═════ Supplied material

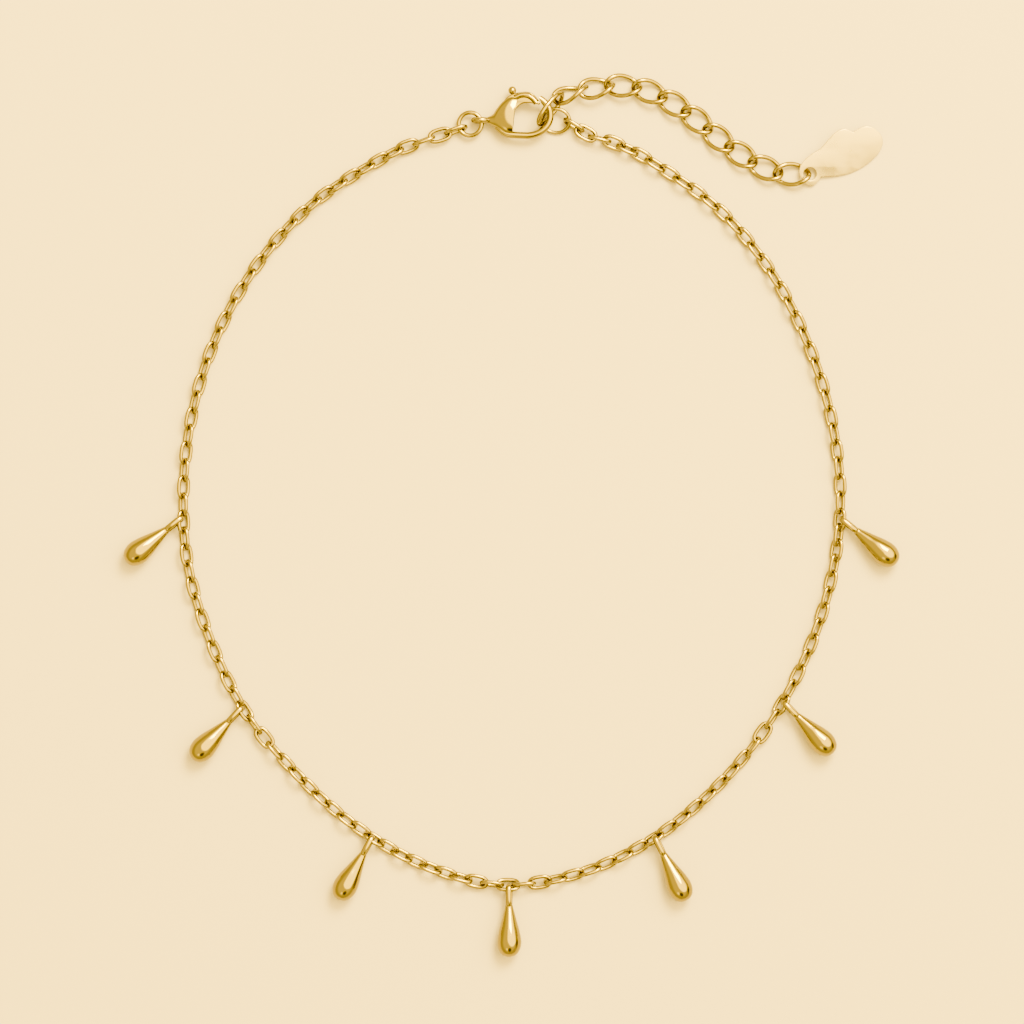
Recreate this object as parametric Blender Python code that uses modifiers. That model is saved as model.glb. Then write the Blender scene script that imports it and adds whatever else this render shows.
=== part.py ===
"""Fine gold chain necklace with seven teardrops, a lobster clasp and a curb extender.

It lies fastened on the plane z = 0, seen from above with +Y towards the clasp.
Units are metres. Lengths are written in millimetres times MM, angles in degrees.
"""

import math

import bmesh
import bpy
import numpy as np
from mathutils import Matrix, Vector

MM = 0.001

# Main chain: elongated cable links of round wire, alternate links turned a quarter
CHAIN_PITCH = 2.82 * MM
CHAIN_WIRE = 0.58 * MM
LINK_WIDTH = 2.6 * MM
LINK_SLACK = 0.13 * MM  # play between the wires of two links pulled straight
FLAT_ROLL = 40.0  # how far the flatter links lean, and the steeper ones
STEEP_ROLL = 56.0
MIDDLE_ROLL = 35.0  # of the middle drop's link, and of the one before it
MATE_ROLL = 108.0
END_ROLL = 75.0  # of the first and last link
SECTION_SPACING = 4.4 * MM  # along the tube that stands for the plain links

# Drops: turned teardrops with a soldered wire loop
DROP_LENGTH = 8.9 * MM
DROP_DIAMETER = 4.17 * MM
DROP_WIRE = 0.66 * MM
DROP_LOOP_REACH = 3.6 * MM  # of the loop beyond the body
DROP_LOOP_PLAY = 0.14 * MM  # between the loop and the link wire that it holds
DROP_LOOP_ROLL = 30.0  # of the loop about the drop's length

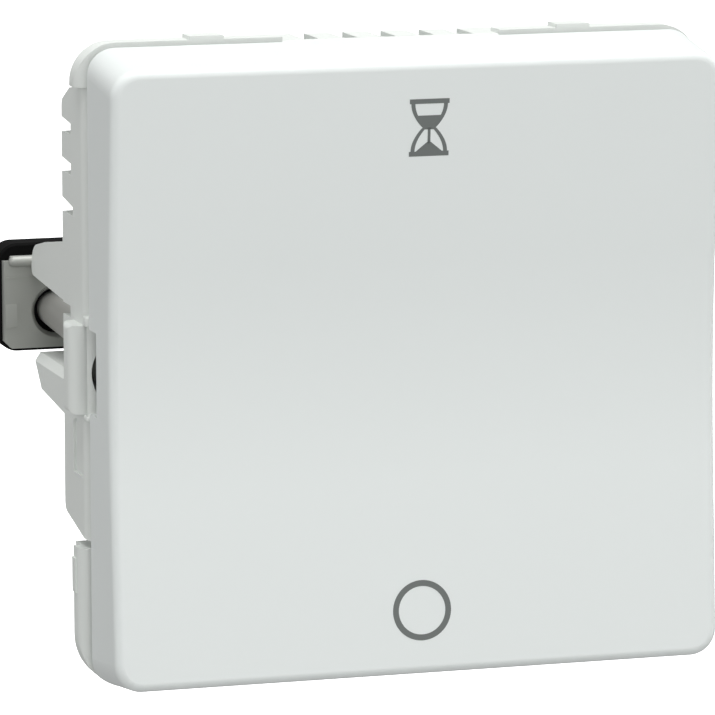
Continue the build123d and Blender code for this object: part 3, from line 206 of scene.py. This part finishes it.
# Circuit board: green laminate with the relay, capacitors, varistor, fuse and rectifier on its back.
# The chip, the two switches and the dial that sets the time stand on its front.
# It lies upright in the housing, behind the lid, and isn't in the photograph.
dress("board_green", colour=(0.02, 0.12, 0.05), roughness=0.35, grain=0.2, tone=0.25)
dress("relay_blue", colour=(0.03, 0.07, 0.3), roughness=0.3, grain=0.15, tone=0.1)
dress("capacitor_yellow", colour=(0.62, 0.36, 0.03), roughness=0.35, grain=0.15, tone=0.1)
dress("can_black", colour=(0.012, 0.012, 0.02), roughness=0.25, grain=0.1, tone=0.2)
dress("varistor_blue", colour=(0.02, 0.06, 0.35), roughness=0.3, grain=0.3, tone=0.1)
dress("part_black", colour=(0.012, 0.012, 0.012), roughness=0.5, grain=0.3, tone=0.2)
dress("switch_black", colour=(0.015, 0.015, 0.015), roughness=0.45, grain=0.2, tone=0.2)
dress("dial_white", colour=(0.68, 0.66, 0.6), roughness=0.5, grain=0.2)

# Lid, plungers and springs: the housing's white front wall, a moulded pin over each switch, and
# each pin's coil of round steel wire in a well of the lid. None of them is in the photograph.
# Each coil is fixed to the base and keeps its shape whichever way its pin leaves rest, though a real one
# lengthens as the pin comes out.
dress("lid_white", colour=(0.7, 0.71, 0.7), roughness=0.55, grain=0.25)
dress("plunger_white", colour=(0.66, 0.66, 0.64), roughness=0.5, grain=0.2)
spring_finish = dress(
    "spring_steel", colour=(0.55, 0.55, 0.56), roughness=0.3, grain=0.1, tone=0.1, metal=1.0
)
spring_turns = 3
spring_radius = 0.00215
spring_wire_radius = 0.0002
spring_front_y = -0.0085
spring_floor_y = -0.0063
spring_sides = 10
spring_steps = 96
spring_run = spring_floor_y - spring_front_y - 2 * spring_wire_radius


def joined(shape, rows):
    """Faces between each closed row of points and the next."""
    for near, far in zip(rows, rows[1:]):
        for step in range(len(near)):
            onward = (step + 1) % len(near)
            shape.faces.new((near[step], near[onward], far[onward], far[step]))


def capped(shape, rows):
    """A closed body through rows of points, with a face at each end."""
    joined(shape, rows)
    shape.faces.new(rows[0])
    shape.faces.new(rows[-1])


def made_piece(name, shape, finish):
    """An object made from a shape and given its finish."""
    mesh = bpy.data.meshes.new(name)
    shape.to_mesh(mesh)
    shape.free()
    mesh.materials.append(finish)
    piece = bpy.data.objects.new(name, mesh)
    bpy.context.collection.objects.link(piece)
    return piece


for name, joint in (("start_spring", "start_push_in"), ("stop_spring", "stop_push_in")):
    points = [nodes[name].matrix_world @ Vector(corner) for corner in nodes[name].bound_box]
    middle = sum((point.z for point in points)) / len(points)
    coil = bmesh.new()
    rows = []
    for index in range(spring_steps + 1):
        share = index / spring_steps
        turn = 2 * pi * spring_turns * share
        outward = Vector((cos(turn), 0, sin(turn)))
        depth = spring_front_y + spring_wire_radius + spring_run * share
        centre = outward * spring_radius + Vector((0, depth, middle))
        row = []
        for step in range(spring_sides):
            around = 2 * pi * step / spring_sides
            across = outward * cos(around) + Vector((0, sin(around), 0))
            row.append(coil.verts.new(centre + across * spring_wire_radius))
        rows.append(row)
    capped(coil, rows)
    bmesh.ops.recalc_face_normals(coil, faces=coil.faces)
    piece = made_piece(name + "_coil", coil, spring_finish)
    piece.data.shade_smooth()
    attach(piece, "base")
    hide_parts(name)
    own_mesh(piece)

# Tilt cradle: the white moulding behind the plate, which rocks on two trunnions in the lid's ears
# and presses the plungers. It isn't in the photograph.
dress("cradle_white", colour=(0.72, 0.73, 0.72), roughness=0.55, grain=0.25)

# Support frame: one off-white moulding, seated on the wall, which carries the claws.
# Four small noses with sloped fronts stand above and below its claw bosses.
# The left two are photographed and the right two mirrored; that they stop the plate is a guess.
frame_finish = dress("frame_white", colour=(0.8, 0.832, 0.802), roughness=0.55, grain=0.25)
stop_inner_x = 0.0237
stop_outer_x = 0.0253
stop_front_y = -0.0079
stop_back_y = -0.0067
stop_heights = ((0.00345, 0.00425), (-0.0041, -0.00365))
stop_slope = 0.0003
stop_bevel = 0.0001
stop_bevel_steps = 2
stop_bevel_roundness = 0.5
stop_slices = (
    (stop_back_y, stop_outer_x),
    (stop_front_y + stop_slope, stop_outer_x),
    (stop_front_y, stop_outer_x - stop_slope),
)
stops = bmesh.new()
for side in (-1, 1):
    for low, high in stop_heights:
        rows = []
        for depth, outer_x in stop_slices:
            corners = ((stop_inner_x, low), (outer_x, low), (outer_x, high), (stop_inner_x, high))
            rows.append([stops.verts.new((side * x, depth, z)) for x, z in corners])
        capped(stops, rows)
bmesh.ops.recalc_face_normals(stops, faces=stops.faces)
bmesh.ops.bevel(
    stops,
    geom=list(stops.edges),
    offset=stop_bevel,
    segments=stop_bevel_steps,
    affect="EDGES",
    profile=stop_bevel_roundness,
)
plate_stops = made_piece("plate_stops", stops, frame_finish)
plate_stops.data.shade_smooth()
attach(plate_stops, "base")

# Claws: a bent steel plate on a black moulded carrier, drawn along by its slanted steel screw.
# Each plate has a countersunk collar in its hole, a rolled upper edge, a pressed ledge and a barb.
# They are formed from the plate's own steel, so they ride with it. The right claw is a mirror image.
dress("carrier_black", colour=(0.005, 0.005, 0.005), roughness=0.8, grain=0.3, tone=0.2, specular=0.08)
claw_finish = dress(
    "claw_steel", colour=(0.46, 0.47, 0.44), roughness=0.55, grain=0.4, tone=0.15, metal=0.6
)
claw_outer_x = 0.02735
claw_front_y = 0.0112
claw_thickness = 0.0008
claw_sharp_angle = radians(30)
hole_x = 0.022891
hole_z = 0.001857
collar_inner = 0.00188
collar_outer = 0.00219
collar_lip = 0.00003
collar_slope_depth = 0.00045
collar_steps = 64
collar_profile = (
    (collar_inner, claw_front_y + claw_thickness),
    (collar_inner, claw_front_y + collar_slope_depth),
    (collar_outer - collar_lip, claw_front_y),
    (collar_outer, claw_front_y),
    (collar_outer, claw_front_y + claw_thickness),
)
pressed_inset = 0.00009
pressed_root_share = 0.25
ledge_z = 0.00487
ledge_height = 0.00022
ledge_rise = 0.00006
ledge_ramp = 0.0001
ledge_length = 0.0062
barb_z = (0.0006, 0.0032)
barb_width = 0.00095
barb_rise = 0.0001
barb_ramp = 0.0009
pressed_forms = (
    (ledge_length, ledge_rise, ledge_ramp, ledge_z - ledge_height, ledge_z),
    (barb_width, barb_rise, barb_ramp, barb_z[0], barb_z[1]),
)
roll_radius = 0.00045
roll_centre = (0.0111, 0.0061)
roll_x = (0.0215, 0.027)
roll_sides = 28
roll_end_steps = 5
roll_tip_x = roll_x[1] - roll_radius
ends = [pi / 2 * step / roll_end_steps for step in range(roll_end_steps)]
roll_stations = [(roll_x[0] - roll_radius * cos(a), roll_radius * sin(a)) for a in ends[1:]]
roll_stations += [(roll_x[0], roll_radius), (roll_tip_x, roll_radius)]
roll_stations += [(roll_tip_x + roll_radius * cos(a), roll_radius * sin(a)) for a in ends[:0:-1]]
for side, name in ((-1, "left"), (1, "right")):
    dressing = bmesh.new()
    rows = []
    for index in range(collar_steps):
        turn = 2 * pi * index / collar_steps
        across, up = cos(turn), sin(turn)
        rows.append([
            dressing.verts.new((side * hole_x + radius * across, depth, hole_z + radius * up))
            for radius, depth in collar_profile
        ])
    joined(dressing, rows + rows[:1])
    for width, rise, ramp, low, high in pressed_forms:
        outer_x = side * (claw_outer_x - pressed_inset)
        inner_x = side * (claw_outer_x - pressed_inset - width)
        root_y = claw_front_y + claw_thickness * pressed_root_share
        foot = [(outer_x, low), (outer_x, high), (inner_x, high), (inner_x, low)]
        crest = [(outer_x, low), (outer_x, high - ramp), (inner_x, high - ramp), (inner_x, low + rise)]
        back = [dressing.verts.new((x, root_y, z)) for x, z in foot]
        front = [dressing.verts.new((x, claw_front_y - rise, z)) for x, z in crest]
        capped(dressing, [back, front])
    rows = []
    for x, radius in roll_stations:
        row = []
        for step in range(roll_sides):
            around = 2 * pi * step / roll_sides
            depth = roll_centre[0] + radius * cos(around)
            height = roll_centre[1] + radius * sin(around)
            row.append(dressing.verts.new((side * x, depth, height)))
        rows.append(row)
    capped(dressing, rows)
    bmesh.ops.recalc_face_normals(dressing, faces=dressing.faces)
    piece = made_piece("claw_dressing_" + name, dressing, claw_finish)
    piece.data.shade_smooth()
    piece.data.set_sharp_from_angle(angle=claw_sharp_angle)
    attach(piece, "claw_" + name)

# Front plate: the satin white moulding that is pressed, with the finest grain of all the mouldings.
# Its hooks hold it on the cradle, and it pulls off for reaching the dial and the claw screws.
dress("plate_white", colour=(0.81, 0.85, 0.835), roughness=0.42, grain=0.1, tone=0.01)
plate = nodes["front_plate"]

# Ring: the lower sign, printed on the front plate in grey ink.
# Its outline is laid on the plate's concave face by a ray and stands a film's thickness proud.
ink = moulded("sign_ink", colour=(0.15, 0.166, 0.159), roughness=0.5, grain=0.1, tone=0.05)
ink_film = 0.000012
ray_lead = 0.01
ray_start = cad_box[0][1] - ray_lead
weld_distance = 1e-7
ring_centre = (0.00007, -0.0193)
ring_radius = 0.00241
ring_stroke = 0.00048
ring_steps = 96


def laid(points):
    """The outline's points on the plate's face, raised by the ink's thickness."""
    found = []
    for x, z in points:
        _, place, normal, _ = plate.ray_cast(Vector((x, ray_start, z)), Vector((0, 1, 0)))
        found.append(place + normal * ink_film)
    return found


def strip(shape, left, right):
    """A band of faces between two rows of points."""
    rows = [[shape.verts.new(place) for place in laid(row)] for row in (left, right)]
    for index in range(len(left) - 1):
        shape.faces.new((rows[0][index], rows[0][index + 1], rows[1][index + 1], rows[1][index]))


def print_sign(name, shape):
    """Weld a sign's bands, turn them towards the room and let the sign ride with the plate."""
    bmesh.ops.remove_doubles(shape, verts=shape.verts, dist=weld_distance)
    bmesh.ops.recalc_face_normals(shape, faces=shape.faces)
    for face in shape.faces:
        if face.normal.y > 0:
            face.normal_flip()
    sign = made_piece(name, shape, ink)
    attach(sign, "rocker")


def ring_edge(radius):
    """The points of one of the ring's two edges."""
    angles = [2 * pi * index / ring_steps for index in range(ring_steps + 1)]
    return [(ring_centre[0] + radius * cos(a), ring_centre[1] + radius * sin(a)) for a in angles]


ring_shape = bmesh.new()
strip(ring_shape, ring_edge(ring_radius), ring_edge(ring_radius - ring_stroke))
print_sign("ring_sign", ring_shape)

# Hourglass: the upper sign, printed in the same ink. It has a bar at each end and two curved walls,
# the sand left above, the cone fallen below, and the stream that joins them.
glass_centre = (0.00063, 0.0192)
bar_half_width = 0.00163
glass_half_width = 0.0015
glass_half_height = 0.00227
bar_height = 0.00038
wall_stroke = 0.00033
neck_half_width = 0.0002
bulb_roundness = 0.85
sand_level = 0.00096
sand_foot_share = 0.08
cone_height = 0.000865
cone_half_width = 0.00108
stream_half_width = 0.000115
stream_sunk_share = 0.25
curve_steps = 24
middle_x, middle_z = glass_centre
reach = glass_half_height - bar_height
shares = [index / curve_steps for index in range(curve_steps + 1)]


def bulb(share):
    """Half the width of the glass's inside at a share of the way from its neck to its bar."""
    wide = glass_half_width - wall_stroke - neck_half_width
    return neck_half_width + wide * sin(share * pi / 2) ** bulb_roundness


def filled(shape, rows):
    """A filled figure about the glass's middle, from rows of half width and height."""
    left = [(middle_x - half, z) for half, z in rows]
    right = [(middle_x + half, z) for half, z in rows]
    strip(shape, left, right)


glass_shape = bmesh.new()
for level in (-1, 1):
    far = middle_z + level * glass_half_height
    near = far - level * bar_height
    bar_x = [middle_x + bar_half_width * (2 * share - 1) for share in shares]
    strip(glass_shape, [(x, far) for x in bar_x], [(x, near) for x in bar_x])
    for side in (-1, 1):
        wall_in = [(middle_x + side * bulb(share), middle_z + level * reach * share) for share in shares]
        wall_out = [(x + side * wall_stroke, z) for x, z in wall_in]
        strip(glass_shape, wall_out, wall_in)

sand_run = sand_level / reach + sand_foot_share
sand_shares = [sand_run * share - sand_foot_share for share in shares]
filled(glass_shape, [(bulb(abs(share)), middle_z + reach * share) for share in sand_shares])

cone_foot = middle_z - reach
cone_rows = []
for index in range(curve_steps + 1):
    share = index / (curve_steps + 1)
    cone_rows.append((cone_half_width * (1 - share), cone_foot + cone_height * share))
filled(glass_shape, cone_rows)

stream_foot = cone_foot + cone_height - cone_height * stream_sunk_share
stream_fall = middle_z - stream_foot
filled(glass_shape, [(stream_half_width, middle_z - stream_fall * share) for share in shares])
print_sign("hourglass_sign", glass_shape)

══════════

Set down verbatim only the lines between the start of the data above and the line with "import math", both boundaries included.

▶ _Full answer_:
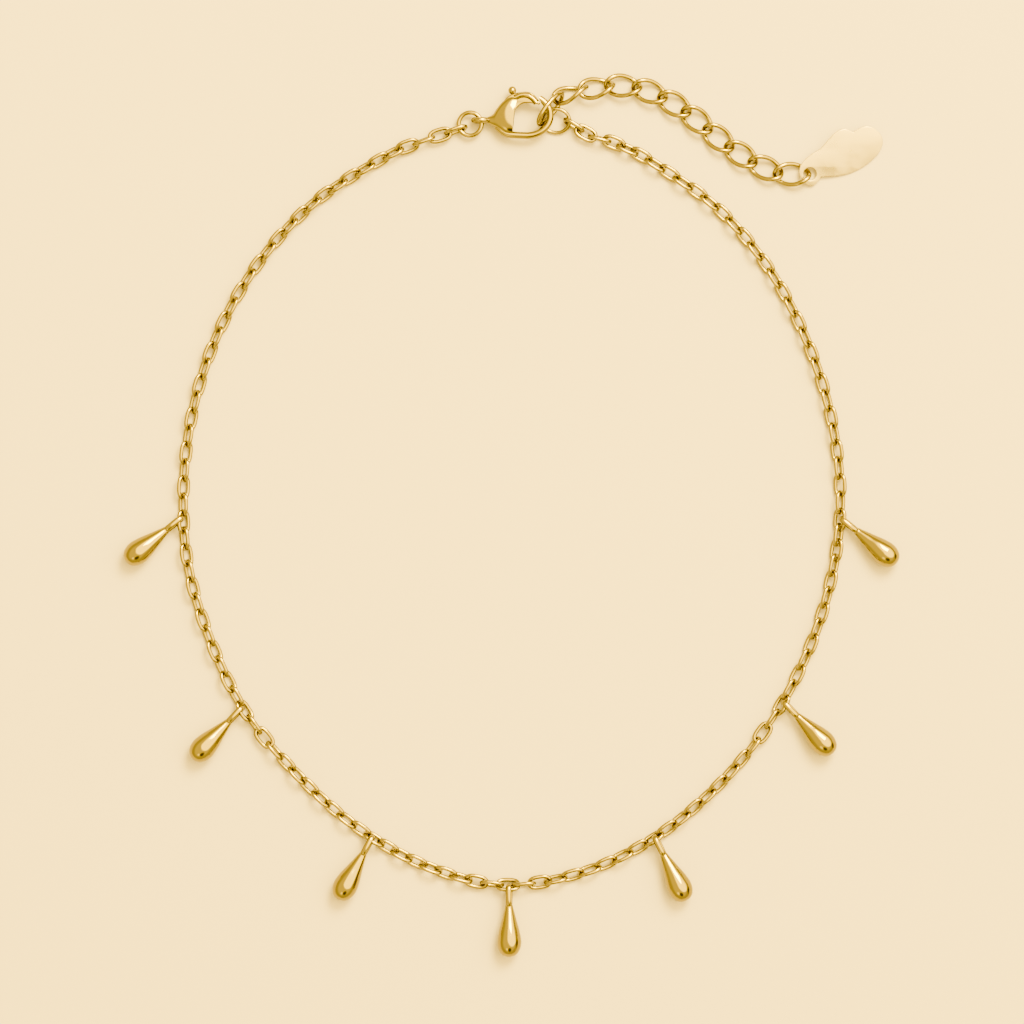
Recreate this object as parametric Blender Python code that uses modifiers. That model is saved as model.glb. Then write the Blender scene script that imports it and adds whatever else this render shows.
=== part.py ===
"""Fine gold chain necklace with seven teardrops, a lobster clasp and a curb extender.

It lies fastened on the plane z = 0, seen from above with +Y towards the clasp.
Units are metres. Lengths are written in millimetres times MM, angles in degrees.
"""

import math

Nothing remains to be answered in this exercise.